Ce qui frappe toujours dans le cinéma de Claire Denis, c'est à quel point ses histoires particulières et énigmatiques sont travaillées par la conscience du monde. Pourtant, 35 rhums concerne un père et sa fille maintenant étudiante vivant seuls un peu comme un couple depuis la mort de la mère. Leur relation leur suffit et tous ceux qui essayent de profiter de ce bien-être sont mis à distance.
Mais le monde, il est dans chaque image, à commencer par ces rails de chemin de fer, ces RER qui circulent dans la nuit, ces travailleurs qui regagnent leur banlieue. Il est dans la difficulté d'évoluer, de sortir de la sécurité d'une fusion, d'accepter l'incertain, l'altérité, pour arriver à cette transition où l'on accepte de boire les 35 rhums des flibustiers, des aventuriers.

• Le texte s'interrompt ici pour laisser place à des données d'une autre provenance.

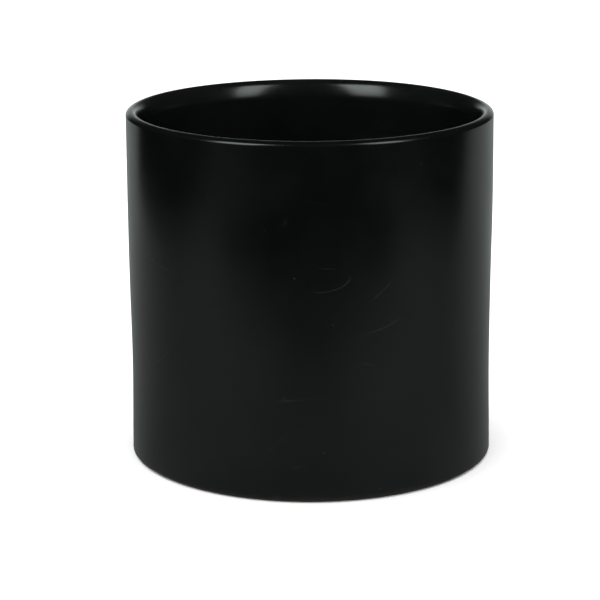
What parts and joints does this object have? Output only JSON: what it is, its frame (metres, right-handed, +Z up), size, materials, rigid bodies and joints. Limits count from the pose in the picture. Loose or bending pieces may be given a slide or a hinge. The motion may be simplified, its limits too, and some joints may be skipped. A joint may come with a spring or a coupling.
{
  "type": "candle jar",
  "caption": "Straight-sided open ceramic candle vessel with a rounded rim, satin black glaze outside, glossier liner glaze inside and a bare clay foot ring.",
  "frame": {"origin": "middle of the flat plane that the foot ring rests on", "axes": "+Z up along the jar's axis of revolution, out of its mouth; X and Y are any two horizontal directions"},
  "size_m": [0.1002, 0.1002, 0.0959],
  "materials": {
    "bare_stoneware": "matte",
    "satin_glaze": "satin",
    "liner_glaze": "semi-gloss",
    "base_coat_glaze": "satin"
  },
  "bodies": {
    "root": {"clay_body": "bare_stoneware", "outer_glaze": "satin_glaze", "inner_glaze": "liner_glaze", "base_glaze": "base_coat_glaze"}
  },
  "joints": []
}
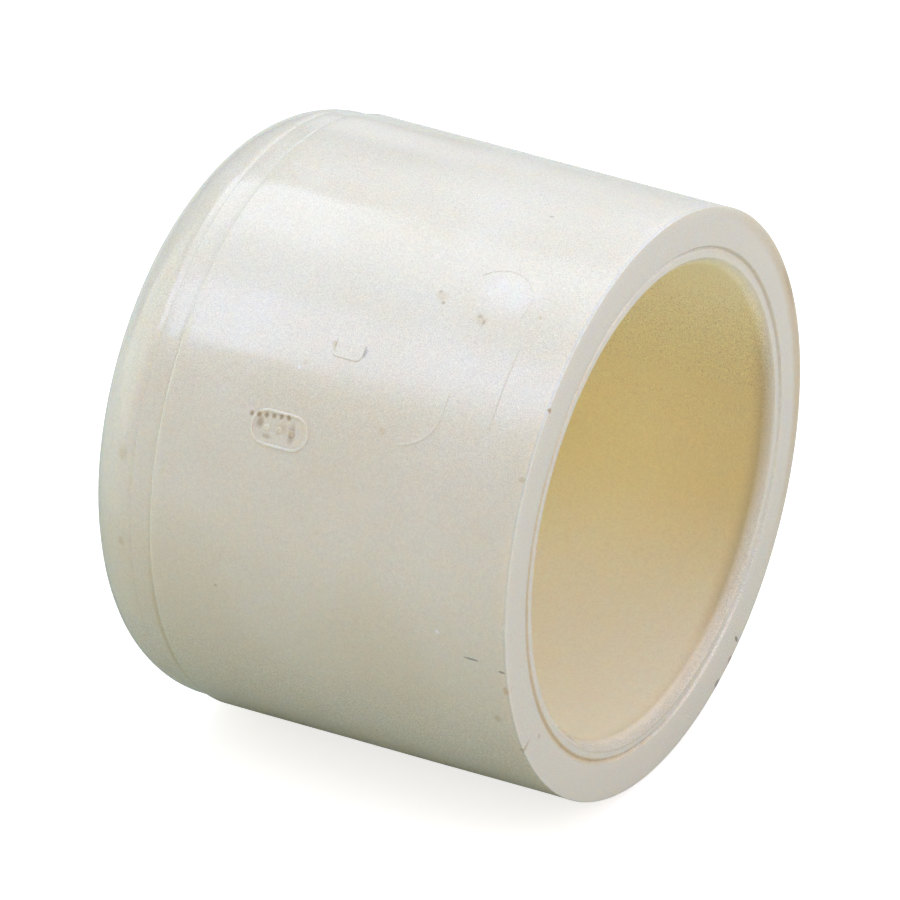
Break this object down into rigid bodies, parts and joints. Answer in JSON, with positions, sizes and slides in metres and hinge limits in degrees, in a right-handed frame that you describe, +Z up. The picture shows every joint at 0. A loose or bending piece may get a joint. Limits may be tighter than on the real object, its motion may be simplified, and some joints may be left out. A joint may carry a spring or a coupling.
{
  "type": "pipe cap",
  "caption": "Moulded plastic socket cap that closes the end of a small pressure pipe: plain rim, smooth bore, drafted barrel, rounded closed end.",
  "frame": {"origin": "centre of the rim face, on the cap's axis", "axes": "+X along the cap's axis, out of the mouth; the closed end is at -X; +Z up, so the cap lies on its side"},
  "size_m": [0.0243, 0.0282, 0.0282],
  "materials": {
    "cap_plastic": "ivory moulded plastic, smooth and softly glossy"
  },
  "bodies": {
    "root": {"cap_body": "cap_plastic"}
  },
  "joints": []
}
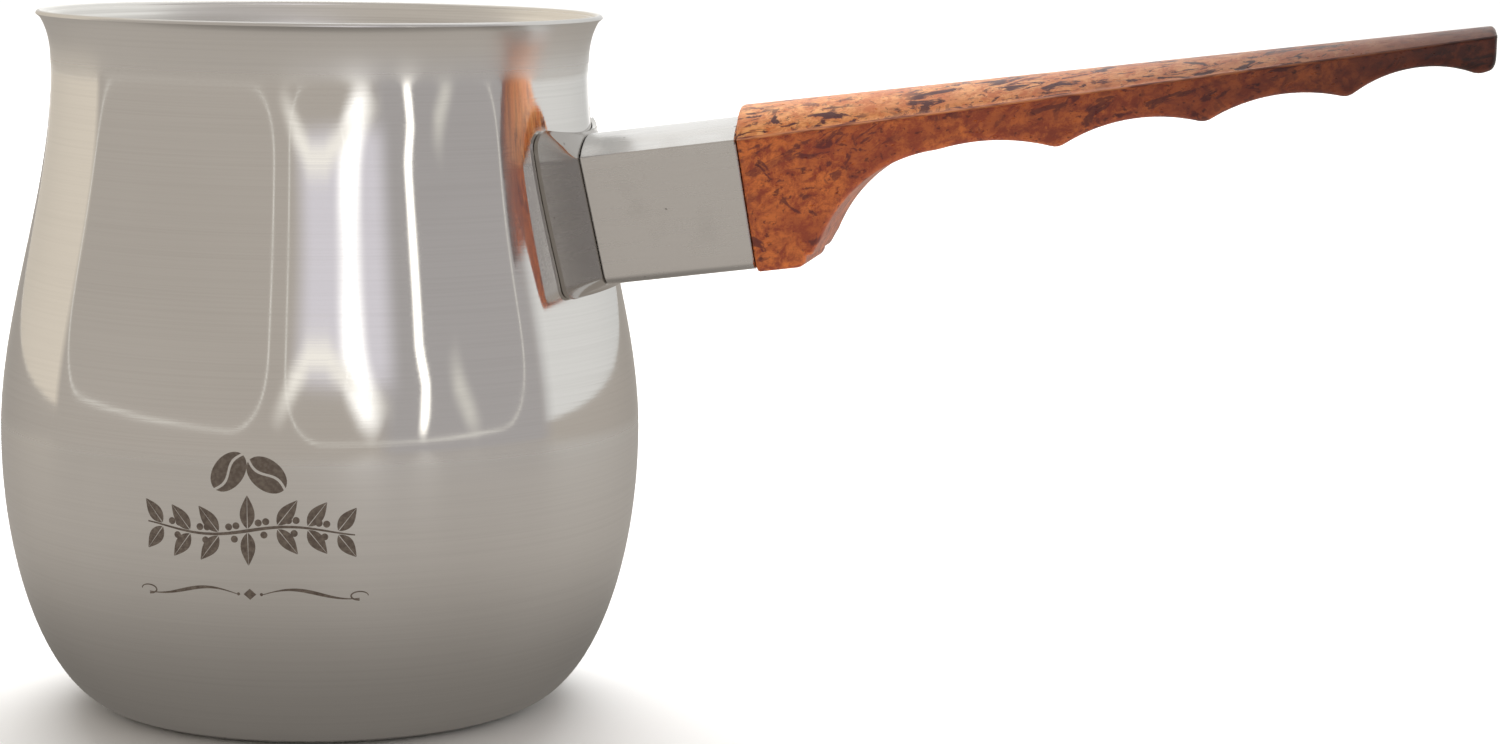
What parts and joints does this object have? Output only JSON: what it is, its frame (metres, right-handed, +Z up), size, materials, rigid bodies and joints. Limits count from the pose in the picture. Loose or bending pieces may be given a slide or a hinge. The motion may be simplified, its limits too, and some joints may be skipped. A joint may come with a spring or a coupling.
{
  "type": "turkish coffee pot",
  "caption": "Round-bellied steel coffee pot with a flared lip and a moulded side grip held by a ferrule and a welded saddle bracket.",
  "frame": {"origin": "centre of the flat base, on the surface the pot stands on", "axes": "+Z up along the pot's axis, +X towards the handle, XZ is the plane of symmetry"},
  "size_m": [0.2292, 0.1, 0.1102],
  "materials": {
    "pot_steel": "polished above, satin towards the base",
    "bracket_steel": "polished",
    "guard_steel": "satin sides, polished crown",
    "fixing_steel": "plain zinc grey",
    "insert_brass": "turned and knurled",
    "grip_bakelite": "glossy burl-wood print over moulded bakelite"
  },
  "bodies": {
    "root": {"pot_body": "pot_steel", "handle_bracket": "bracket_steel", "weld_stud": "fixing_steel", "flame_guard": "guard_steel", "spring_washer": "fixing_steel", "clamp_nut": "fixing_steel", "grip_insert": "insert_brass", "handle_grip": "grip_bakelite"}
  },
  "joints": []
}
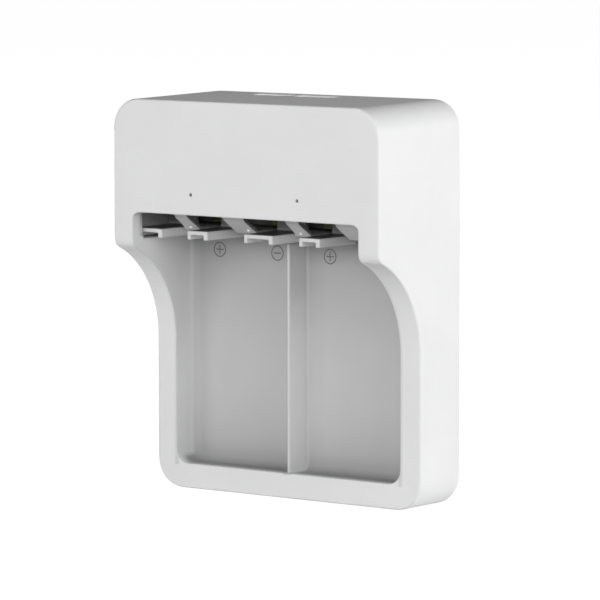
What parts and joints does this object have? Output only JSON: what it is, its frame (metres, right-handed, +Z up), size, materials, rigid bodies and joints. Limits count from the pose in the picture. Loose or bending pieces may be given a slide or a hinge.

35 rhums a sans doute été écrit et tourné avant que la crise actuelle ne se déclenche mais il en a la prescience. Il baigne dans les limbes, comme en suspension dans l'entre-deux, arrimé à la souffrance passée qui peut aller jusqu'au suicide mais pénétré du désir de respirer, de pouvoir aimer. Lorsqu'à la faveur d'une panne de voiture, tous se retrouvent en galère dans la nuit et se réfugient dans un bar perdu où ils finissent par danser, le père fera comprendre à sa fille qu'elle doit prendre sa liberté autant qu'il le fait lui-même. Si l'enjeu est de sortir de l'ancien, le nouveau n'est pas annoncé. Mais la porte s'ouvre, avec une extrême délicatesse. Il y a dans 35 rhums quelque chose de la grâce de Printemps tardif de Yasujiro Ozu où un père élaborait un stratagème pour donner sa liberté à sa fille qui se suffisait de leur duo.
Le père de 35 rhums, auquel Alex Descas, l'acteur fétiche de Claire Denis, confère toute sa puissance tranquille, est plutôt bel homme. La réalisatrice sait filmer les corps sans les réifier. Elle se plaît à le mettre en exergue, et renforce ainsi la cohésion de sa liaison filiale avec la belle Joséphine que Mati Diop, cinéaste en herbe dont c'est aussi le premier rôle,* interprète avec retenue mais intensité. Leur isolement du monde est aussi celui d'étrangers conscients des différences imposées. Non que le film fasse un sujet de leur couleur de peau, hormis un cour en fac où Joséphine et d'autres étudiants discutent de la puissance des faibles, étonnante incursion discursive dans un film où le silence est d'or. Mais sans non plus l'ignorer car même si cela devrait paraître naturel dans une société multiculturelle, faire jouer des Noirs dans un film reste aujourd'hui une prise de position dans le débat sur l'altérité, thème récurrent chez Claire Denis dont par exemple le précédent film, L'Intrus, développait la problématique de la greffe de l'étranger.
Elle le fait ici encore avec une grande pudeur, en un film troublant et sombre mais dont la poésie, à la manière des lampions brandis par des enfants, vient colorer la nuit du monde.